If done properly, it could speed up the process of installing and upgrading. But, the challenge was great, for each kind of system required its own image, and getting the first image right was often a daunting challenge in itself.
So, it was not with great joy that Arthur heard the news that the King had decreed that the Network was to deploy the latest magical system from the Lands of Microsoft and move into a new age with systems bearing the Windows Server 2008 banner.
But, Arthur’s heart was lifted when he heard of a strange prophecy. It proclaimed that systems could be installed quickly across the entire network, even bare metal systems with no software installed. And, so Arthur set out to find the key to the prophecy.
Arthur and Windows Deployment Services (WDS)
Arthur was no fool. He had heard great promises before. Still, Arthur knew that to remove, once and for all, the burden of eternal systems installations was a task worth undertaking.
Arthur set off on his long journey, sailing away to find the answers. At long last, Arthur came to the Shores of Marketing Hype.
The Shores were a dangerous place for an unseasoned computer professional to tread for they were surrounded by jagged rocks inhabited by creatures called Salespeople.

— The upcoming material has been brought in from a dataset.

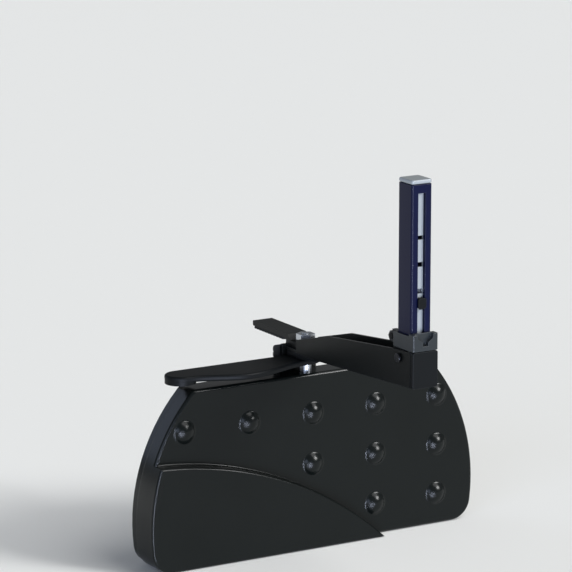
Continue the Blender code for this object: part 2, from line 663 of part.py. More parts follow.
def make_lever():
    """Leaf-shaped lever on a vertical spindle, held by a washer and nut above the arm."""
    tip = (-LEVER_LENGTH, LEVER_TIP_Y)
    outline = arc((0, SPINDLE_Y), HUB_R, -90, 90, 12)
    outline += arc(tip, LEVER_TIP_R, 90, 270, 10)
    outline += ease(outline[-1], (LEVER_BELLY_X, LEVER_BELLY_Y), 8)
    outline += ease(outline[-1], (0, SPINDLE_Y - HUB_R), 7)[:-1]
    lever = add_object("lever", slab(outline, LEVER_BOTTOM, LEVER_TOP, "Z"), black_plastic())
    round_edges(lever, 1.6 * MM, 3)
    lip = rod(LEVER_TIP_R - 0.2 * MM, (*tip, LEVER_BOTTOM - LEVER_LIP), LEVER_LIP + LEVER_THICK / 2)
    join(lever, lip)
    cut(lever, rod(JOURNAL_R + GAP, (0, SPINDLE_Y, LEVER_BOTTOM - MM), LEVER_THICK + 2 * MM))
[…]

There was some debate as to whether Salespeople were inherently evil, or just corrupted by their three-martini marketing lunches. Either way, their siren song of easy installations, painless upgrades, and newer, faster, features had left many a ship smashed upon the rocky shore.
But, Arthur was no computer intern and he kept his grip on firmly on the wheel as he navigated his mighty ship, skeptically refusing to commit to any of the Siren’s pitches until he landed on the beaches.

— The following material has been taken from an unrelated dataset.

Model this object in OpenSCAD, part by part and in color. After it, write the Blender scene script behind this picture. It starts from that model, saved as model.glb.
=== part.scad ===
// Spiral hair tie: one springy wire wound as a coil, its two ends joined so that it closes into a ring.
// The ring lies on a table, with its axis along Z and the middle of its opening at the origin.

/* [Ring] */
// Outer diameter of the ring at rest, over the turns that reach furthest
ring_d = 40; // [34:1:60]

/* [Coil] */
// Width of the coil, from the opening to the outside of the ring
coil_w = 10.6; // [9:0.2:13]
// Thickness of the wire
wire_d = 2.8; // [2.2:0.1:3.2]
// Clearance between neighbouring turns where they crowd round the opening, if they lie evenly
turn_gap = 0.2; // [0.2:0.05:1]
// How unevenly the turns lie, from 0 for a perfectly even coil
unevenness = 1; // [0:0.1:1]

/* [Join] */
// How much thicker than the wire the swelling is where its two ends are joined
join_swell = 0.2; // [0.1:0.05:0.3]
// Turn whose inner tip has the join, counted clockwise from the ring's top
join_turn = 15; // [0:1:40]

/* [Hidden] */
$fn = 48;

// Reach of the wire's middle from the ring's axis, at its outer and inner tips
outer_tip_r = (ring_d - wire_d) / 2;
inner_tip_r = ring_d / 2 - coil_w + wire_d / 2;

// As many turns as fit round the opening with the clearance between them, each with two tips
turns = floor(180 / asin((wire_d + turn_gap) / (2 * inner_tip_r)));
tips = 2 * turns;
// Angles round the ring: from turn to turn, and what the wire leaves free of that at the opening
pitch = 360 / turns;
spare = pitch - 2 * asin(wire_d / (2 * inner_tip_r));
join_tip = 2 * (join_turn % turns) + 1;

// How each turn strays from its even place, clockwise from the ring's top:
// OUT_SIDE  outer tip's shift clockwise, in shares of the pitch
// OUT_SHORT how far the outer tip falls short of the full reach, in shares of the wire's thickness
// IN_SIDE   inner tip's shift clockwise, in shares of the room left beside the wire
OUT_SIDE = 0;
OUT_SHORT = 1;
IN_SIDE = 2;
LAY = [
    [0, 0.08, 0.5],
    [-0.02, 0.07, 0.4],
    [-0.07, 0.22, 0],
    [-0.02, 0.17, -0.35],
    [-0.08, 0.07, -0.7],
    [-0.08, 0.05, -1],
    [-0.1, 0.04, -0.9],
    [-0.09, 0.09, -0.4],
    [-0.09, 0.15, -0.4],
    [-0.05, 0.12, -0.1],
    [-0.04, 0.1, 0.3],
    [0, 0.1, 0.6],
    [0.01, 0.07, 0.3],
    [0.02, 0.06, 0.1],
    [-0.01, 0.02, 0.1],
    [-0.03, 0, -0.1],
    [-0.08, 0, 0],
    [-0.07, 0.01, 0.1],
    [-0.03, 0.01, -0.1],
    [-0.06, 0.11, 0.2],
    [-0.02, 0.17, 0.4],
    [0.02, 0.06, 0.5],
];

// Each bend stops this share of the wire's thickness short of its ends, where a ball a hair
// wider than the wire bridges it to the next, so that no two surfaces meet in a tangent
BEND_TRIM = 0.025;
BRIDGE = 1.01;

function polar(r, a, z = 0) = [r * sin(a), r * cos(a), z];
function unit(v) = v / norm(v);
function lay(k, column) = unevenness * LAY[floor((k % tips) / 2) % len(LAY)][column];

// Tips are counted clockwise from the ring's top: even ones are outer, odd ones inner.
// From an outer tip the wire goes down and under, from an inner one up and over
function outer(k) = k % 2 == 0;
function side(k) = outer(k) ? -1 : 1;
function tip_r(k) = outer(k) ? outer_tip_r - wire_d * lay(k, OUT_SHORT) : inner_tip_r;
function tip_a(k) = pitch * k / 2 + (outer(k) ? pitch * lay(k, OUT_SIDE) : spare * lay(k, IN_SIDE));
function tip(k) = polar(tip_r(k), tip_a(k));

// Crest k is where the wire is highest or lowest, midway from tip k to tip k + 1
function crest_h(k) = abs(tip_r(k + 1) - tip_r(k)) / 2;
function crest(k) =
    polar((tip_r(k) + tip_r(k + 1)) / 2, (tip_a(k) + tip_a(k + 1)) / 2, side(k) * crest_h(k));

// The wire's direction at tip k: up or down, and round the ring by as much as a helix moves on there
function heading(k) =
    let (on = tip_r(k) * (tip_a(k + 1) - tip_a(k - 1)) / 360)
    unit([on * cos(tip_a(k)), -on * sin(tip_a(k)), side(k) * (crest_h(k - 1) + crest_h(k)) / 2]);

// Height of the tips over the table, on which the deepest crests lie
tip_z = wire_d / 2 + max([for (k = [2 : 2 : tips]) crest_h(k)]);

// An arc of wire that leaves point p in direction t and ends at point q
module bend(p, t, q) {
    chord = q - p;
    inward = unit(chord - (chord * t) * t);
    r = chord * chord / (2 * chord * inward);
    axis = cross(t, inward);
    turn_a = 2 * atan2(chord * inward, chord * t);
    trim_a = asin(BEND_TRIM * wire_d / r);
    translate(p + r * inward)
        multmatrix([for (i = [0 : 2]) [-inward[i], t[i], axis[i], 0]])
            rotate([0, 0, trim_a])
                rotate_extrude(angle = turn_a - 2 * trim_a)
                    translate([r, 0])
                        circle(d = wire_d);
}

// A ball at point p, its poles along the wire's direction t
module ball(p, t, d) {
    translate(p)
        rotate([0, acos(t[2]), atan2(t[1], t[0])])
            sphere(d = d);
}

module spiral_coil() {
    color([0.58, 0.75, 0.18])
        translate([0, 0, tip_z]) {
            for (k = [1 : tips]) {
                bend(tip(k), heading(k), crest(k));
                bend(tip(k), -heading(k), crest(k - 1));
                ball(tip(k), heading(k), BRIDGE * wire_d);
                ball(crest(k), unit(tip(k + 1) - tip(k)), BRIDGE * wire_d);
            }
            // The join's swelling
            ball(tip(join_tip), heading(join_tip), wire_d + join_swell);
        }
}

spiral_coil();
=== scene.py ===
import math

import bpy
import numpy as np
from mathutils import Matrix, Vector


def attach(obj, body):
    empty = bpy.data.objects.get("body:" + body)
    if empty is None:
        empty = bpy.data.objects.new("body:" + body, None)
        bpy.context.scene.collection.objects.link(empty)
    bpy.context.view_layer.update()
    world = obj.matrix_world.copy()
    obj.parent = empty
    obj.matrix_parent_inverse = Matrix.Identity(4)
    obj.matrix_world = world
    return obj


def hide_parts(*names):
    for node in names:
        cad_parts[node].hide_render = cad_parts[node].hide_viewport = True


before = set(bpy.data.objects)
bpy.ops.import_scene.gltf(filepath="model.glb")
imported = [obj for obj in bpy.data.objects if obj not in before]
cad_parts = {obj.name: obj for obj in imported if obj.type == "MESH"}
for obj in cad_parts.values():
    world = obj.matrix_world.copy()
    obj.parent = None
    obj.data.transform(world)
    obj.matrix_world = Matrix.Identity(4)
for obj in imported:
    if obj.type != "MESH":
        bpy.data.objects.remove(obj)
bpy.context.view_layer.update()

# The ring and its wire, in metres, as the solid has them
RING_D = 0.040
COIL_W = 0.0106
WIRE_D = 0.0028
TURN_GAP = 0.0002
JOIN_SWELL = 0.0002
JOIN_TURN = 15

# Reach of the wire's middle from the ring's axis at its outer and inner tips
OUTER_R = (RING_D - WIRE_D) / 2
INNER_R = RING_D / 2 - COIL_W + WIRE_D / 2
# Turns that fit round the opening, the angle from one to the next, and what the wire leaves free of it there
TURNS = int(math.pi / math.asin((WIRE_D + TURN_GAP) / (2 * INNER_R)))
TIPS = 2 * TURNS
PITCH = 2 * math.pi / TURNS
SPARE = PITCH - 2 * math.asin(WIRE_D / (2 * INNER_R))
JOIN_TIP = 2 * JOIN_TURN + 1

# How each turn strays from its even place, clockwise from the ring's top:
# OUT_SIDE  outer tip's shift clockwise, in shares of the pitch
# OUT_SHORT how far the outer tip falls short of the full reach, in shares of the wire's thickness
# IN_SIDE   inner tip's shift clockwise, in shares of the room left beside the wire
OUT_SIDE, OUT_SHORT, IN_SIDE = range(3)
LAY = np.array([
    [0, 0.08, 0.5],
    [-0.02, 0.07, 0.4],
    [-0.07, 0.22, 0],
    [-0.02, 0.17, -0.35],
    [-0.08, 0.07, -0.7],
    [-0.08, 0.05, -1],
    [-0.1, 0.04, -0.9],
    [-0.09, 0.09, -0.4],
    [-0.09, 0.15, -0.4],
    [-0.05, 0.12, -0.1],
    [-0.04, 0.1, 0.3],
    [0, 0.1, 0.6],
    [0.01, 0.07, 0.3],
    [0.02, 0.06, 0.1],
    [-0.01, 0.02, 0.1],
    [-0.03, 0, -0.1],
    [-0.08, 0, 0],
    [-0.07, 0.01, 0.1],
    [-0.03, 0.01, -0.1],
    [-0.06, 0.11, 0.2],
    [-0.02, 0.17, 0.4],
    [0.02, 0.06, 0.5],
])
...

Once on the island of Windows Deployment Services, known far and wide by the letters, WDS, Arthur set off to discover its secrets.
As he left the beach, he plunged into a dark forest. In a clearing he met a talking chipmunk. Apparently, the chipmunk had recently been yelled at by a talking llama.
Arthur resisted the urge to find the talking llama and instead listed to chipmunk. As a reward, the chipmunk told Arthur that the keys to WDS lie in the installation mechanisms of the past.
He told Arthur that WDS was a replacement for an older system called Remote Installation Services (RIS). The chipmunk also told Arthur that the next piece of WDS lie upon a hilltop called PXE.
Arthur thanked the chipmunk and headed up the hillside. At the top, Arthur found a stone monument left by non-ancient peoples. It proclaimed that PXE stood for Pre-boot Execution Environment.
Arthur found himself struggling with a mighty urge to chip into the stone tablet, crossing out the X and putting up an E, because after all, execution starts with an E even if it sounds like X. But, Arthur had no time for such things.
The rest of the tablet described PXE as a basic set of operating instructions for a system. This rudimentary operating system would do very little, but what it could do was important.
For the PXE could make a computer boot and connect to the network whereby it could use something called TFTP which according to ancient prophecy could be used to summon an Operating System from the ivory towers known as the Network Servers.
Emboldened, Arthur set off in search of the fabled TFTP.
Near the bottom of the other side of the hill, Arthur heard a ferocious noise. He turned to see a mighty beast with many heads. The beast was the Hydra of System Images.
Arthur pulled his trusty computer operator sword and engaged the Hydra. He cut off a head by creating a new systems image. But, two heads grew back in its place because now, Arthur had to create a new image for every single kind of system, and then Arthur had to manage and update all of those images.
Realizing he could not defeat the Hydra this way, Arthur searched about for another option.
There, shining in the sun was a server. This was no ordinary server, for it had installed upon it a Trivial File Transfer Protocol Server.
Arthur discovered that if he could somehow pull the images from this server, then he could keep them all in one place which would greatly simplify their management. With an easily managed collection of images, he could then create exactly what he needed and deploy them throughout Network.
Arthur seized upon the system and slew the Hydra. As he wiped the sweat from his brow, Arthur noticed something. Trivial File Transfer Protocol was TFTP! He had another piece of the WDS puzzle.
Now, all Arthur needed was a way to get WDS to use his images. As he headed back for his ship, a bolt of lightning shot from the sky, blasting his ship into a million pieces. Arthur mourned for his images, because all of his work had been in vain.
Or had it?
Upon a small outcropping of rocks, Arthur saw a beautiful maiden chained to a rock. Apparently something called a Kracken was on its way to eat her. Arthur wished her good luck with that, and prepared to go on his way when the maiden made him an offer.
She would show Arthur a new way to make system images if he would just help her with the chain. Arthur freed the maiden, and she told him of a glorious system in which images were not sector-based, but rather file-based which would make the images independent of the hardware they were created on.
Even better, each file would be stored in the image only once no matter how many times is was stored on the system. That way, the images could be much smaller.
An overjoyed Arthur quickly built a shaky new boat and headed for home with his treasure, a new wonderful way to deploy systems across the whole of Network.